▶ _TASK STATEMENT_
Transcribe only part of the material below: the lines from the one containing "Write part 2" through the one containing "# ---- aerator", inclusive, exactly as written.

--- START OF EXERCISE DATA ---

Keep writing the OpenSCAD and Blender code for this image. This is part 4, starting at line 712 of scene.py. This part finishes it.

--- END OF EXERCISE DATA ---
--- START OF EXERCISE DATA ---

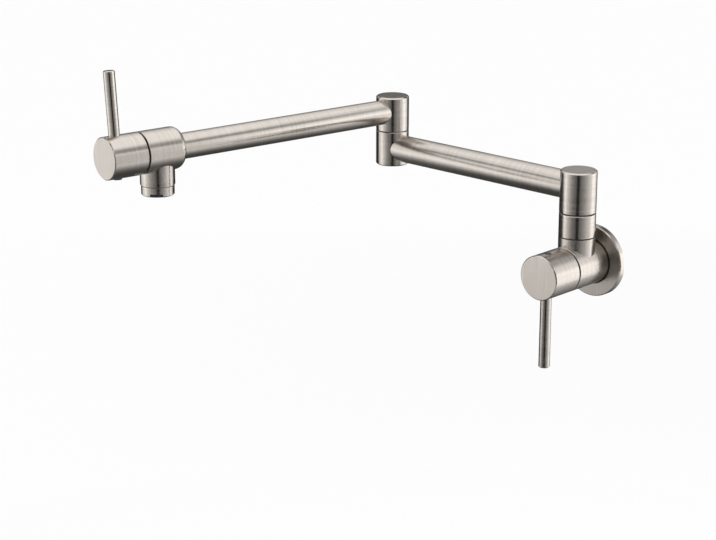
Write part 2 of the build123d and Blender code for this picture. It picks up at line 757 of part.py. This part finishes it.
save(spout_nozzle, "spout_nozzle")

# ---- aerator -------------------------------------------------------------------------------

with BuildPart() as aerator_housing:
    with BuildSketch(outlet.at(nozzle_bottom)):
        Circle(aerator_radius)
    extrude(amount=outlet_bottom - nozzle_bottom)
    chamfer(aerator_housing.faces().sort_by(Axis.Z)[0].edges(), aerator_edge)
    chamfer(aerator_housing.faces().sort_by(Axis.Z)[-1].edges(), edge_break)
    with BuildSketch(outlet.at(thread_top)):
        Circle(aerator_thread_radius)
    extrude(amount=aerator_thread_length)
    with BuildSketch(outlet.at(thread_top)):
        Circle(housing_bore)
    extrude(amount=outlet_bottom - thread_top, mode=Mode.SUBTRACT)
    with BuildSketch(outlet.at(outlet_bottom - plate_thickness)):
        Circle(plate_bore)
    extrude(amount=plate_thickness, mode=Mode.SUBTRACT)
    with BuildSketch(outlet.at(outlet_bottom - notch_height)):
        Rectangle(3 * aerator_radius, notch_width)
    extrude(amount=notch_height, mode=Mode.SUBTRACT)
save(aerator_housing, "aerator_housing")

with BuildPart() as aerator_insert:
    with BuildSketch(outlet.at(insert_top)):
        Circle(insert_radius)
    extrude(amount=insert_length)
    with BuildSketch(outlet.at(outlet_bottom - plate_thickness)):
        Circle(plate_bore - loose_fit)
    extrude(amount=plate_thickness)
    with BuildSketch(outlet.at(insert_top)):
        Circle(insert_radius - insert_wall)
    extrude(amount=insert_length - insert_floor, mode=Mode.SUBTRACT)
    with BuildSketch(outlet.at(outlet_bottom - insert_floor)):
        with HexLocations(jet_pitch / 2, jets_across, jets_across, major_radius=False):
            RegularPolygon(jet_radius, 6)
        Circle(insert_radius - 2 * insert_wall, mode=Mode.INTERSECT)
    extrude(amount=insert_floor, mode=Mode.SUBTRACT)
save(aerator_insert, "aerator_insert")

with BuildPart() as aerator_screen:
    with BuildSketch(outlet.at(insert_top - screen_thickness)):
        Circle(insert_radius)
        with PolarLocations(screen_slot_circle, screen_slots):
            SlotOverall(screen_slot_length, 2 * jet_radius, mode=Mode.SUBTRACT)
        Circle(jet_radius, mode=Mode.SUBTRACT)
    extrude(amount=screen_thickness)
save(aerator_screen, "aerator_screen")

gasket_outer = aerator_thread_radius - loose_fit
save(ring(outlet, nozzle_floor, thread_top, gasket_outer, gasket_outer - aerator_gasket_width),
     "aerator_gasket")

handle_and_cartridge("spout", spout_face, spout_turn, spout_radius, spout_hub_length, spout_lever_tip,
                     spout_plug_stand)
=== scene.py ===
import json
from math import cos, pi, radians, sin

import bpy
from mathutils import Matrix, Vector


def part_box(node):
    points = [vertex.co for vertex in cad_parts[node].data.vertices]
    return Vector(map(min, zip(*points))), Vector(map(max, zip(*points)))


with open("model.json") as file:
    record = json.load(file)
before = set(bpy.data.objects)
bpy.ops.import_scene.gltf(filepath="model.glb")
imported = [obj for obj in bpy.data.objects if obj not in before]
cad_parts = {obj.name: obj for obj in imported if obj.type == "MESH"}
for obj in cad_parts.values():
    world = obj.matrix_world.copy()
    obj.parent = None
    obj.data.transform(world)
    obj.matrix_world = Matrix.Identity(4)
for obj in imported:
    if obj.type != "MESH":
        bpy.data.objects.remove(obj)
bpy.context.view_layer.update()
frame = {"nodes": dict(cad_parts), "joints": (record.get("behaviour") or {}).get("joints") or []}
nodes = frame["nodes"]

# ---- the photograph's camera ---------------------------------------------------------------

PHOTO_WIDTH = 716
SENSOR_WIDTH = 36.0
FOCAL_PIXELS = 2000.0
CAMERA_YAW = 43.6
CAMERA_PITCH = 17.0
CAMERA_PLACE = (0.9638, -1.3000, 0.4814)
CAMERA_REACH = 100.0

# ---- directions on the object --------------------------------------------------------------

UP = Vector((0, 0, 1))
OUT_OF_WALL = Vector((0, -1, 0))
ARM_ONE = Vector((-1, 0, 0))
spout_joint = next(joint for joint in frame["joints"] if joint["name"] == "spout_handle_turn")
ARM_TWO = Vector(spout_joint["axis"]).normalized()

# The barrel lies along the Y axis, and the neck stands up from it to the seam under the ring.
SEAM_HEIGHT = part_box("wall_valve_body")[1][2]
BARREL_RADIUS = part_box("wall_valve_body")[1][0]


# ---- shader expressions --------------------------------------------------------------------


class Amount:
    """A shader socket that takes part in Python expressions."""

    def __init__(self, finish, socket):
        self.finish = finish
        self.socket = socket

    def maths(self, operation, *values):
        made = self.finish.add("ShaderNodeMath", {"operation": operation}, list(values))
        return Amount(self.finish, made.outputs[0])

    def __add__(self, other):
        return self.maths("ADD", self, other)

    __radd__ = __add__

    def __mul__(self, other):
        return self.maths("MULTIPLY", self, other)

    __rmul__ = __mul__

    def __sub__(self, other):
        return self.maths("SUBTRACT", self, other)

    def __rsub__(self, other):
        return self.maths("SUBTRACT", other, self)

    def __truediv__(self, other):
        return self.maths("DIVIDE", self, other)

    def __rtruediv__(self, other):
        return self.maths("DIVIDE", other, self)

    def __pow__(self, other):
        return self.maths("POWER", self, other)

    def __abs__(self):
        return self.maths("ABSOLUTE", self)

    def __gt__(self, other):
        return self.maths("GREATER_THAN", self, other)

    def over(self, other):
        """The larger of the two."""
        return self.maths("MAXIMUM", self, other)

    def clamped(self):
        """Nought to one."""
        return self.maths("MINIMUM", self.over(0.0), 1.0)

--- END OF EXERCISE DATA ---
--- START OF EXERCISE DATA ---

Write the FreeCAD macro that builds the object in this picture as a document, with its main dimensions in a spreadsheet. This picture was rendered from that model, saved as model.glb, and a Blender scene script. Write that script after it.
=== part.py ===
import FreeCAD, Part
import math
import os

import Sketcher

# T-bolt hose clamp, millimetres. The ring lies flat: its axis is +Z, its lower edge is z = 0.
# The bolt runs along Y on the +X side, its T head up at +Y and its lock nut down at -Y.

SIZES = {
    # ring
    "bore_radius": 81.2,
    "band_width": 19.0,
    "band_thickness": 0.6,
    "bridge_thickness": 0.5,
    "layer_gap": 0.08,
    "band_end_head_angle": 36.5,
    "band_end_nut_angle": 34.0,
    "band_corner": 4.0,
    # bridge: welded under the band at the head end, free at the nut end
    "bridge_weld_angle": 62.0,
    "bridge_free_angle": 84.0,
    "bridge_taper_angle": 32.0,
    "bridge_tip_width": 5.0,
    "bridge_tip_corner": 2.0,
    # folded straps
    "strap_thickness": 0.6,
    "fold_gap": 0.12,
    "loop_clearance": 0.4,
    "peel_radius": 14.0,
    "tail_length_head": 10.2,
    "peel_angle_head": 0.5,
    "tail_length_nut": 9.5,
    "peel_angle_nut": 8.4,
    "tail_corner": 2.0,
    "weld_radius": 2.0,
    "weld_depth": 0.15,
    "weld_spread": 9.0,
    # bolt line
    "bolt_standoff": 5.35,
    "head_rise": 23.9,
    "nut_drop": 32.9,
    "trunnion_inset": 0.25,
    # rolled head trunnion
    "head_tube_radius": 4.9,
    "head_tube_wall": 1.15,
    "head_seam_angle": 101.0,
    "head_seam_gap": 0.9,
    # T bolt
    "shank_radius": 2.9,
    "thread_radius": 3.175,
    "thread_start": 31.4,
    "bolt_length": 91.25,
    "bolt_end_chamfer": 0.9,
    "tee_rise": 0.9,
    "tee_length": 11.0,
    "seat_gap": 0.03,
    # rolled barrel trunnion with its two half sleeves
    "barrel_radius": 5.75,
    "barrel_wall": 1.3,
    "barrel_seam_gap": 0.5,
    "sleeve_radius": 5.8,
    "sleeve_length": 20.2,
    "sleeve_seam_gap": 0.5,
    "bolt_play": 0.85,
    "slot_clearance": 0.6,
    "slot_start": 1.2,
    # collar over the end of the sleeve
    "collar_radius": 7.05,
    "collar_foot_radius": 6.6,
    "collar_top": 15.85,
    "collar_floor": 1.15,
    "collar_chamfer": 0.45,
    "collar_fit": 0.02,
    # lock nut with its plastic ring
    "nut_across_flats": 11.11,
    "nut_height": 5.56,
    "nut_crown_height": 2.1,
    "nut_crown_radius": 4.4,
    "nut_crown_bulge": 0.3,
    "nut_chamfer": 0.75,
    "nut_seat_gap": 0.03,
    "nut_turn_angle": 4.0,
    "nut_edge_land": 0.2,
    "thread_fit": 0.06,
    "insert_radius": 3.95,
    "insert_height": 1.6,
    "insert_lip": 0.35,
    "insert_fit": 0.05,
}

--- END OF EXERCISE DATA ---

▶ _EXERCISE RESPONSE_
Write part 2 of the build123d and Blender code for this picture. It picks up at line 757 of part.py. This part finishes it.
save(spout_nozzle, "spout_nozzle")

# ---- aerator -------------------------------------------------------------------------------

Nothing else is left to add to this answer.